Forcer sur la signalisation
Avec ses deux collègues de Poquet Hôtel et de l'Auberge de Cressensac, Gilles Treille
table sur une signalisation qui inciterait les automobilistes à quitter l'autoroute pour
faire une halte à la découverte de la gastronomie du Quercy. "Pour cela, nous
allons devoir monter en commun un projet solide que nous présenterons à la direction
départementale de l'Equipement. C'est au seul prix d'un effort collectif que nous nous en
sortirons", ajoute Gilles Treille. Pour éviter les mauvaises surprises, ce
dernier a déjà, depuis quelques mois, réduit sa vitesse de croisière en ne conservant
que douze chambres sur les vingt-neuf qu'abritait son établissement. Pourtant et malgré
ses incertitudes par rapport aux conséquences de l'ouverture du tronçon autoroutier,
Gilles Treille ne verse pas dans la nostalgie, conscient des opportunités que peut
compter cette nouvelle situation. "Depuis quelques années, le trafic poids lourd
n'a cessé d'augmenter d'environ 6 % par an. Et notre petite ville, traversée par la RN
20, a littéralement été tuée par les nuisances. A cause du bruit et de la pollution,
Cressensac a perdu une bonne partie de la clientèle de passage.
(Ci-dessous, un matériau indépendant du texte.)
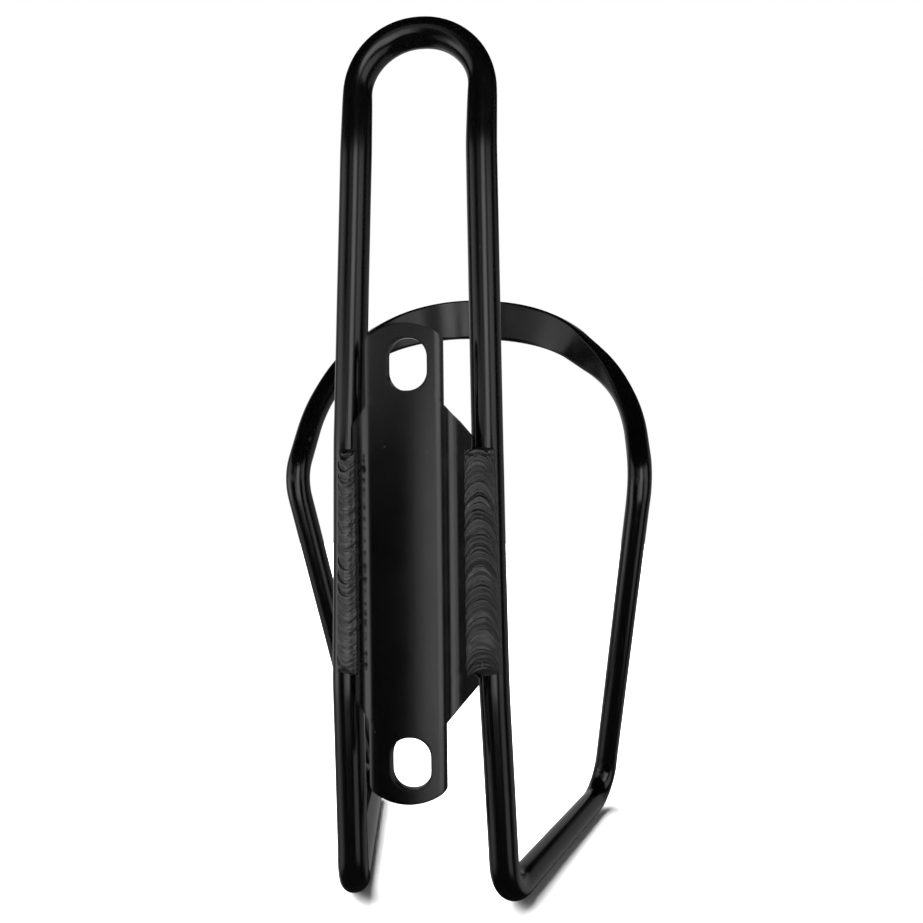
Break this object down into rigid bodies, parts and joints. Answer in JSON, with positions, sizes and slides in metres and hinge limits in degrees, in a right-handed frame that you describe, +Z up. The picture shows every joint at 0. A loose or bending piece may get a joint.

Ceux qui restent sont des
fidèles", estime Gilles Treille qui emploie actuellement 4 salariés pour un
chiffre d'affaires de 2,3 millions de francs avec un ticket moyen au restaurant de 150
francs. "Si nous réussissons à nous adapter, à être une force de propositions,
nos petits commerces pourront subsister avec l'autoroute", conclut un de ses
collègues.
Finalement, cette situation en apparence désastreuse se révèle être une formidable
opportunité de se remettre en cause et d'innover.